Apesar de as fronteiras terem sido encerradas desde o fim de semana, Angola continua a registar um fluxo anormal de entrada, por via terrestre, a partir da Namíbia de cerca de 150 pessoas por dia.

 

Perante esta situação, que tem criado entraves ao controlo epidemiológico do novo coronavírus nas províncias fronteiriças do Cunene e Namibe, João Lourenço enviou uma missão governamental para pôr em marcha um plano de contingência para travar o alastramento do surto migratório.

 

Em Ondjiva e em Moçâmedes, a ministra de Estado para os Assuntos Sociais, Carolina Cerqueira, assegurou esta quarta-feira a disponibilização, pelo Executivo central, de recursos financeiros e outros ao poder local sobrecarregado.

 

“Muitos que estão a entrar fazem-no por caminhos ínvios, sem serem testados e, nalguns casos, nem angolanos são, são namibianos portadores de bilhete de identidade angolano. Não está a ser fácil e vamos ser obrigados a submetê-los a uma rigorosa quarentena”, revelou fonte do governo local de Cunene.
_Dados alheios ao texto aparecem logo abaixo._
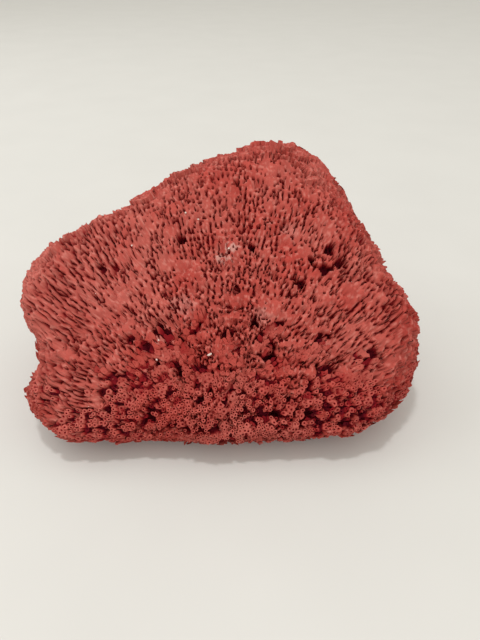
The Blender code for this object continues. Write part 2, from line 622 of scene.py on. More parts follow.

UMA AMEAÇA À PORTA DAS OPERADORAS DE LIMPEZA


Com um sistema de saneamento básico precário, as empresas privadas de recolha de lixo não regateiam esforços para manter a capital do país a salvo de novos focos de doenças. As operadoras de limpeza de lixo queixam-se, porém, da falta de pagamento dos seus serviços, que remonta a quase dois anos.

 

“Estamos comprometidos com o momento crítico que o país vive, mas gostaríamos que as autoridades não nos remetessem para uma situação de asfixia financeira semelhante à vivida em 2015, quando a paralisação da nossa atividade gerou um surto de cólera que matou muita gente”, advertiu o responsável de uma dessas firmas.

 

Associando-se à luta contra a pandemia, o Banco de Fomento de Angola fez uma doação de cinco milhões de dólares (4,6 milhões de euros) ao Governo para aquisição de ventiladores no mercado asiático e medicamentos à Africa do Sul.

 

Solidário com este combate estão também as Grandes Moagens de Angola, envolvidas numa ampla campanha de produção de farinha de trigo para assegurar o fornecimento de pão a diversas instituições sociais. Como produto desta contribuição, a Casa Militar da Presidência da República chamou a si a distribuição de 50 mil pães por dia.

 

Assente numa parceria entre as Grandes Moagens e três indústrias de panificação, os pães estão a ser doados a instituições de caridade com o Lar Kuzola, Horizonte Azul, centro de recolha de meninas órfãs, hospital psiquiátrico e hospital pediátrico, centro de toxicodependentes da Barra do Dande e paróquias da Igreja Católica.

 

Esta iniciativa, segundo Paulo Rasgado, administrador das Grandes Moagens, visa envolver a empresa num esforço conjunto destinado a mitigar o impacto da crise sanitária e financeira junto das camadas mais vulneráveis da população.